Pasa con frecuencia y en todos los estratos sociales. Sin distinción. La violencia entre jóvenes se está convirtiendo en un grave problema. Desde que la inseguridad copó las calles, los circuitos cerrados se convirtieron en aliados de la justicia a la hora de resolver casos que de otra forma hubiesen quedado impunes. Desde entonces, las peleas callejeras llegan a los noticieros y de allí a todos los hogares. Las redes sociales hacen el resto. Ya no es sorpresa.
Sucedió con el caso de Igor Kostianovsky, un jugador de rugby que fue brutalmente golpeado a la salida de un local. Luego fueron las imágenes de una trifulca entre jóvenes menores de edad sobre América casi Mariscal López, en Asunción. El caso más reciente habla de más víctimas, jóvenes que caminaban por la calle y fueron atacados por otros once chicos en el barrio Itá Enramada, de Asunción.

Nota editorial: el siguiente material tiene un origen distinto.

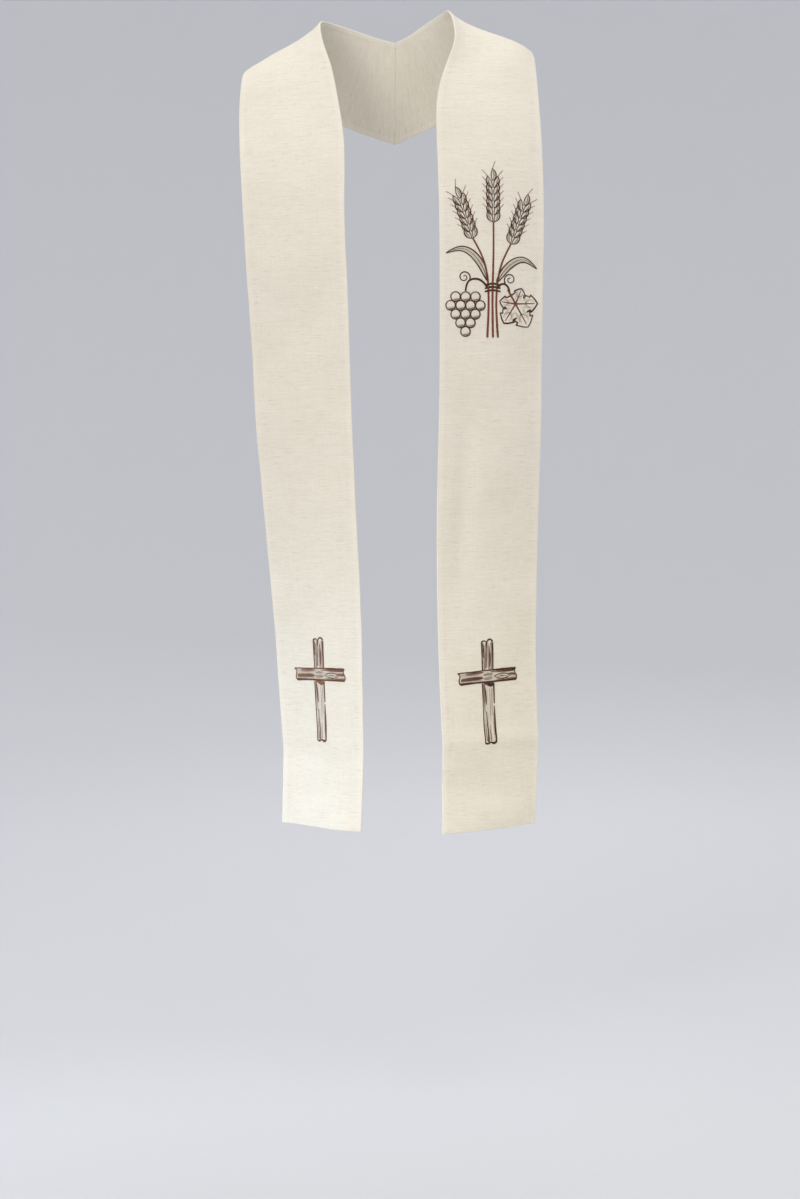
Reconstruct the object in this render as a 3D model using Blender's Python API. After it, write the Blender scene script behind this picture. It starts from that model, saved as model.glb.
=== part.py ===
# A clerical stole as it is worn: two halves of one long band, each from its hem up the
# chest, over a shoulder and round to the centre back seam. Metres, +Z up, front to -Y.
import bpy
import numpy as np

for old in list(bpy.data.objects):
    bpy.data.objects.remove(old, do_unlink=True)

MM = 0.001
WALL = 2.4  # face cloth, stiffening and backing together, mm
SEAM_GAP = 0.3  # between the two halves at the centre back, mm
ALONG = 104  # cells from hem to seam
ACROSS = 12  # cells from inner to outer edge
IVORY = (0.80, 0.75, 0.65, 1.0)

# Each row is one line across the band, from the hem up: the two ends of that line in mm from
# the nape, how far its middle swells outwards, and how far it rolls towards its outer end.
COLUMNS = ("inner x", "inner y", "inner z", "outer x", "outer y", "outer z", "bulge", "roll")

RIGHT_ROWS = {
    "hem": (-47, -214, -1128, -162, -124, -1128, 1, -6),
    "lower band": (-44, -210, -1022, -161, -121, -1023, 2, -4),
    "above cross": (-45, -208, -928, -166, -124, -930, 3, -2),
    "below the hip": (-47, -206, -824, -174, -132, -826, 4, 0),
    "hip": (-53, -206, -698, -184, -141, -700, 4, 0),
    "waist": (-58, -205, -593, -193, -150, -595, 4, 0),
    "under breast": (-62, -203, -483, -200, -155, -484, 4, 0),
    "breast": (-66, -199, -358, -207, -159, -360, 5, 0),
    "chest": (-70, -190, -247, -214, -159, -249, 5, 0),
    "upper chest": (-71, -171, -162, -218, -142, -169, 5, 0),
    "collar bone": (-80, -149, -101, -220, -120, -109, 5, 1),
    "front of shoulder": (-91, -128, -49, -218, -97, -68, 5, 2),
    "before the top": (-101, -110, -19, -214, -62, -53, 7, 3),
    "shoulder top": (-107, -80, 12, -204, -33, -61, 8, 4),
    "behind the top": (-100, -44, 23, -181, -5, -73, 8, 4),
    "shoulder blade": (-71, -18, 19, -133, 17, -92, 4, 3),
    "upper back": (-36, -5, 9, -71, 28, -119, 2, 1),
    "seam": (-SEAM_GAP / 2, 0, 0, -SEAM_GAP / 2, 32, -143, 0, 0),
}

LEFT_ROWS = {
    "hem": (66, -210, -1132, 200, -151, -1125, 7, 0),
    "lower band": (67, -207, -1034, 203, -152, -1032, 6, 0),
    "above cross": (63, -205, -936, 201, -152, -935, 5, 0),
    "below the hip": (60, -205, -838, 200, -159, -835, 4, 0),
    "hip": (58, -205, -712, 202, -164, -707, 4, 0),
    "waist": (60, -205, -600, 204, -170, -596, 4, 0),
    "under breast": (62, -203, -489, 206, -172, -487, 4, 0),
    "breast": (62, -199, -365, 207, -175, -365, 4, 0),
    "chest": (61, -190, -247, 208, -169, -249, 5, 0),
    "upper chest": (58, -171, -148, 205, -150, -148, 5, 1),
    "collar bone": (61, -152, -90, 202, -123, -83, 5, 2),
    "front of shoulder": (74, -132, -45, 199, -97, -46, 4, 4),
    "before the top": (84, -110, -5, 193, -68, -25, 4, 5),
    "shoulder top": (78, -78, 30, 185, -38, -31, 6, 5),
    "behind the top": (69, -41, 36, 166, -6, -47, 5, 5),
    "shoulder blade": (48, -16, 27, 126, 17, -74, 2, 3),
    "upper back": (24, -4, 12, 70, 28, -110, 2, 1),
    "seam": (SEAM_GAP / 2, 0, 0, SEAM_GAP / 2, 32, -143, 0, 0),
}


def smooth_through(knots, values, at):
    """A cubic curve with even bending through values at knots, read at the places in at."""
    count = len(knots)
    step = np.diff(knots)
    slope = np.diff(values, axis=0) / step[:, None]
    matrix = np.eye(count)
    right = np.zeros_like(values)
    for i in range(1, count - 1):
        matrix[i, i - 1] = step[i - 1]
        matrix[i, i] = 2.0 * (step[i - 1] + step[i])
        matrix[i, i + 1] = step[i]
        right[i] = 6.0 * (slope[i] - slope[i - 1])
    bend = np.linalg.solve(matrix, right)
    cell = np.clip(np.searchsorted(knots, at, side="right") - 1, 0, count - 2)
    size = step[cell][:, None]
    low = (knots[cell + 1] - at)[:, None] / size
    high = 1.0 - low
    curve = low * values[cell] + high * values[cell + 1]
    curve += ((low**3 - low) * bend[cell] + (high**3 - high) * bend[cell + 1]) * size**2 / 6.0
    return curve


def unit(vectors):
    return vectors / np.linalg.norm(vectors, axis=-1, keepdims=True)


def middle_surface(rows, side):
    """The grid of points half way through the cloth, from hem to seam and inner to outer."""
    table = np.array(list(rows.values()), dtype=float)
    middle = (table[:, 0:3] + table[:, 3:6]) / 2.0
    length = np.linalg.norm(np.diff(middle, axis=0), axis=1)
    knots = np.concatenate([[0.0], np.cumsum(length)])
    at = np.linspace(0.0, knots[-1], ALONG + 1)
    line = dict(zip(COLUMNS, smooth_through(knots, table, at).T))
    inner = np.stack([line["inner x"], line["inner y"], line["inner z"]], axis=1)
    outer = np.stack([line["outer x"], line["outer y"], line["outer z"]], axis=1)
    upward = np.gradient((inner + outer) / 2.0, axis=0)
    outward = side * unit(np.cross(outer - inner, upward))
    outward[-1, 0] = 0.0  # the last line stays in the middle plane
    share = np.linspace(0.0, 1.0, ACROSS + 1)
    swell = 4.0 * share * (1.0 - share)
    turn = 10.4 * share * (1.0 - share) * (2.0 * share - 1.0)
    rise = np.outer(line["bulge"], swell) + np.outer(line["roll"], turn)
    flat = inner[:, None] + (outer - inner)[:, None] * share[None, :, None]
    return flat + outward[:, None] * rise[:, :, None]


def facing(grid, side):
    """The outward direction at each point of the grid."""
    up = np.gradient(grid, axis=0)
    across = np.gradient(grid, axis=1)
    out = side * np.cross(across, up)
    out[-1, :, 0] = 0.0  # the two halves meet in the middle plane
    return unit(out)


def cloth_wall(name, rows, side):
    """A closed wall of cloth WALL thick on the band's middle surface."""
    grid = middle_surface(rows, side)
    out = facing(grid, side)
    front = (grid + out * WALL / 2.0) * MM
    back = (grid - out * WALL / 2.0) * MM
    points = np.concatenate([front.reshape(-1, 3), back.reshape(-1, 3)])
    wide = ACROSS + 1
    half = (ALONG + 1) * wide
    faces = []
    for i in range(ALONG):
        for j in range(ACROSS):
            a = i * wide + j
            b = a + 1
            c = b + wide
            d = a + wide
            faces.append((a, b, c, d))
            faces.append((d + half, c + half, b + half, a + half))
    rim = [(i * wide, (i + 1) * wide) for i in range(ALONG)]
    rim += [(ALONG * wide + j, ALONG * wide + j + 1) for j in range(ACROSS)]
    rim += [((i + 1) * wide + ACROSS, i * wide + ACROSS) for i in range(ALONG)]
    rim += [(j + 1, j) for j in range(ACROSS)]
    for a, b in rim:
        faces.append((a, b, b + half, a + half))
    if side < 0:
        faces = [tuple(reversed(face)) for face in faces]
    mesh = bpy.data.meshes.new(name)
    mesh.from_pydata(points.tolist(), [], faces)
    mesh.update()
    for polygon in mesh.polygons:
        polygon.use_smooth = True
    band = bpy.data.objects.new(name, mesh)
    bpy.context.collection.objects.link(band)
    material = bpy.data.materials.new(name + "_cloth")
    material.use_nodes = True
    shader = material.node_tree.nodes["Principled BSDF"]
    shader.inputs["Base Color"].default_value = IVORY
    shader.inputs["Roughness"].default_value = 0.9
    mesh.materials.append(material)
    return band


cloth_wall("right_band", RIGHT_ROWS, -1)
cloth_wall("left_band", LEFT_ROWS, 1)
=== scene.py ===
import math
import bpy
import numpy as np
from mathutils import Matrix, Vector


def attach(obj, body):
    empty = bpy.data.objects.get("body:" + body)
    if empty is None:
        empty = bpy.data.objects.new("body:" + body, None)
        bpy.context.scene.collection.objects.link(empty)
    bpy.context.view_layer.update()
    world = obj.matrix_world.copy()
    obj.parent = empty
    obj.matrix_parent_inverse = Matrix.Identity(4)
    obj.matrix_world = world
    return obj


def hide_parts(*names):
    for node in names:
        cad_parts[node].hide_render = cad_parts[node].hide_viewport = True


# A clerical stole as it is worn: two halves of one long band of ivory linen, with a stitched
# cross near each hem and a stitched motif on the chest. Metres, +Z up, front to -Y.
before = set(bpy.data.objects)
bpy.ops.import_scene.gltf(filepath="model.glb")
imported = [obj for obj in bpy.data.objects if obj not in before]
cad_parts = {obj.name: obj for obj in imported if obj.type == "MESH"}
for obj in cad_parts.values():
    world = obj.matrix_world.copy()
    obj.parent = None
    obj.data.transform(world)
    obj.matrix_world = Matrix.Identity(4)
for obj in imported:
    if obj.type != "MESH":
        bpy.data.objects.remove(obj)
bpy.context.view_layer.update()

MM = 0.001
WIDTH = 147.0  # finished width of the band, mm
SEAM_GAP = 0.3  # between the halves at the centre back, mm
SEAM_CALM = 60.0  # how far from that seam the cloth lies without creases, mm
CLOTH = 1.8  # face cloth, stiffening and backing pressed together, mm
TURNING = 9.0  # cloth turned in along the long edges, mm
HEM_TURNING = 17.0  # cloth turned up at the hem, mm
FRONT_RIDGE = 0.20  # how far the turnings show through on the front, mm
BACK_RIDGE = 0.30  # the same on the back, mm
BACK_GROOVE = 0.28  # the groove where the backing is sewn to the turnings, mm
STEP = 2.9  # size of the mesh's cells away from the edges, mm
THREAD = 0.5  # thickness of the embroidery thread, mm
THREAD_PITCH = 0.45  # from one satin stitch to the next, mm
OPEN_PITCH = 0.95  # the same in pale grounds, where the cloth shows through, mm
LEAF_PITCH = 0.8  # the same in the ground of a leaf, mm
PLY_TURN = 0.6  # from turn to turn of the thread's twist, mm
WARP_SPACING = 1.0  # from one lengthwise yarn of the linen to the next as drawn, mm
WEFT_SPACING = 1.05  # the same for the yarns that run across, mm
HARVEST_MIDDLE = 72.0  # across the band from its inner edge to the chest motif's middle, mm
HARVEST_FOOT = 692.0  # along the band from the hem to the foot of the chest motif, mm
FLOOR_HEIGHT = -1.50  # of the studio's floor, from the nape, m

# Each row is one line across the band, from the hem up: the two ends of that line in mm from
# the nape, how far its middle swells outwards, and how far it rolls towards its outer end.
COLUMNS = ("inner x", "inner y", "inner z", "outer x", "outer y", "outer z", "bulge", "roll")

RIGHT_ROWS = {
    "hem": (-47, -214, -1128, -162, -124, -1128, 1, -6),
    "lower band": (-44, -210, -1022, -161, -121, -1023, 2, -4),
    "above cross": (-45, -208, -928, -166, -124, -930, 3, -2),
    "below the hip": (-47, -206, -824, -174, -132, -826, 4, 0),
    "hip": (-53, -206, -698, -184, -141, -700, 4, 0),
    "waist": (-58, -205, -593, -193, -150, -595, 4, 0),
    "under breast": (-62, -203, -483, -200, -155, -484, 4, 0),
    "breast": (-66, -199, -358, -207, -159, -360, 5, 0),
    "chest": (-70, -190, -247, -214, -159, -249, 5, 0),
    "upper chest": (-71, -171, -162, -218, -142, -169, 5, 0),
    "collar bone": (-80, -149, -101, -220, -120, -109, 5, 1),
    "front of shoulder": (-91, -128, -49, -218, -97, -68, 5, 2),
    "before the top": (-101, -110, -19, -214, -62, -53, 7, 3),
    "shoulder top": (-107, -80, 12, -204, -33, -61, 8, 4),
    "behind the top": (-100, -44, 23, -181, -5, -73, 8, 4),
    "shoulder blade": (-71, -18, 19, -133, 17, -92, 4, 3),
    "upper back": (-36, -5, 9, -71, 28, -119, 2, 1),
    "seam": (-SEAM_GAP / 2, 0, 0, -SEAM_GAP / 2, 32, -143, 0, 0),
}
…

Es una llamada de alerta. Generalmente, los casos están relacionados con el alcohol o las drogas, pero más allá de todo lo externo, el problema realmente radica en la familia. Y no precisamente porque los chicos vean golpes o gritos, sino porque falta diálogo y compañía. Y es allí donde estamos fallando los padres.
Agobiados por el trabajo, el estrés o las deudas, muchas veces dejamos de lado a nuestros hijos que intentan resolver sus problemas desde su propia perspectiva. Entre ellos nomás.

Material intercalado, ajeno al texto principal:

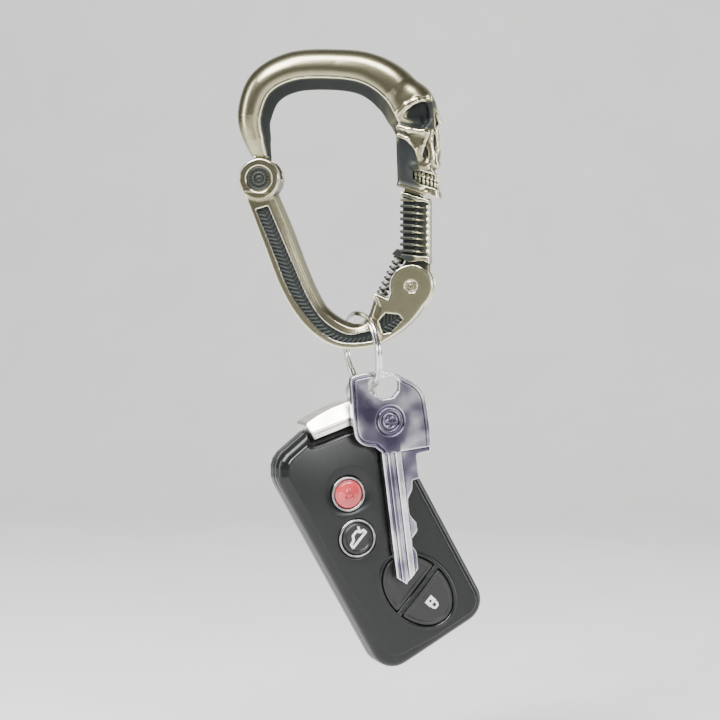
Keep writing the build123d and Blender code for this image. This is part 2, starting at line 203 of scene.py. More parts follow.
def egg(b, centre, radii, turn=0.0, paired=True):
    """An ellipsoid, turned in the XZ plane; paired ones stand on both sides of y = 0."""
    c, s = math.cos(math.radians(turn)), math.sin(math.radians(turn))
    y = abs(b.y) if paired else b.y
    x, z = b.x - centre[0], b.z - centre[2]
    u, v, w = (x * c + z * s) / radii[0], (y - centre[1]) / radii[1], (z * c - x * s) / radii[2]
    return (np.sqrt(u**2 + v**2 + w**2) - 1) * min(radii)


def rod(b, p, q, r0, r1, paired=True):
    """A round bar from p to q that tapers from r0 to r1."""
    y = abs(b.y) if paired else b.y
    e = [q[i] - p[i] for i in range(3)]
    ux, uy, uz = b.x - p[0], y - p[1], b.z - p[2]
    t = unit((ux * e[0] + uy * e[1] + uz * e[2]) / (e[0] ** 2 + e[1] ** 2 + e[2] ** 2))
    d = np.sqrt((ux - t * e[0]) ** 2 + (uy - t * e[1]) ** 2 + (uz - t * e[2]) ** 2)
    return d - (r0 + (r1 - r0) * t)


def softened(solid, reach):
    """How full the space is within reach cells, by running sums."""
    out = solid
    for axis in range(3):
        margin = [(reach + 1, reach) if k == axis else (0, 0) for k in range(3)]
        total = np.cumsum(np.pad(out, margin, "edge"), axis=axis)
        n = out.shape[axis]
        top = np.take(total, range(2 * reach + 1, 2 * reach + 1 + n), axis=axis)
        out = (top - np.take(total, range(0, n), axis=axis)) / (2 * reach + 1)
    return out


def sample(field, points):
    """Values of a field at points given in cells, blended between the cells."""
    top = np.array(field.shape) - 2
    base = np.clip(np.floor(points).astype(int), 0, top)
    f = unit(points - base)
    out = 0.0
    for i in (0, 1):
        for j in (0, 1):
            for k in (0, 1):
                w = abs(1 - i - f[:, 0]) * abs(1 - j - f[:, 1]) * abs(1 - k - f[:, 2])
                out = out + w * field[base[:, 0] + i, base[:, 1] + j, base[:, 2] + k]
    return out


def placed(name, data):
    item = bpy.data.objects.new(name, data)
    bpy.context.scene.collection.objects.link(item)
    return item


def skin(b, d, name, place=None, darkening_and_painted_light=None):
    """The surface of a field as a mesh. Stored on it: how hollow each point lies, and how far it is
    darkened, as patina and tone on some pieces and as painted shade and painted reflection on others.
    """
    d = b.filled(d)
    grid = openvdb.FloatGrid(4 * b.step)
    grid.copyFromArray(np.clip(d, -3 * b.step, 3 * b.step))
    points, quads = grid.convertToQuads(0.0)
    solid = unit(0.5 - d / b.step).astype(np.float32)
    fine = sample(softened(solid, max(1, round(0.35 / b.step))), points) - 0.5
    broad = np.maximum(sample(softened(solid, max(2, round(1.1 / b.step))), points) - 0.5, -0.1)
    dark = np.zeros(len(points)) if darkening_and_painted_light is None else sample(b.filled(darkening_and_painted_light), points)
    mesh = bpy.data.meshes.new(name)
    mesh.from_pydata(b.low + points * b.step, [], quads[:, ::-1])
    mesh.transform(Matrix.Diagonal((MM, MM, MM, 1)))
    if place is not None:
        mesh.transform(place)
    mesh.shade_smooth()
    for label, values in (("hollow_fine", fine), ("hollow_broad", broad), ("darkening_and_painted_light", dark)):
        mesh.attributes.new(label, "FLOAT", "POINT").data.foreach_set("value", values.astype(np.float32))
    return placed(name, mesh)


def stand_in(piece, body, material, *nodes, slot=None):
    """Puts a finished piece in place of its CAD nodes."""
    piece.data.materials.append(material)
    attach(piece, body)
    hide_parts(*nodes)
    return piece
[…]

“No le pidamos al docente que arregle los agujeros que hay en el hogar” (Pepe Mujica). Sin dimensionarlo, el problema se descontrola y crece. Solo lo vemos cuando desde la tele las imágenes nos devuelven a la realidad. Cuando vemos que tras la puerta nuestros hijos están expuestos a ser víctimas o agresores.
Ahora es el momento antes de que descubramos que “esos chicos violentos de la televisión” son nuestros hijos.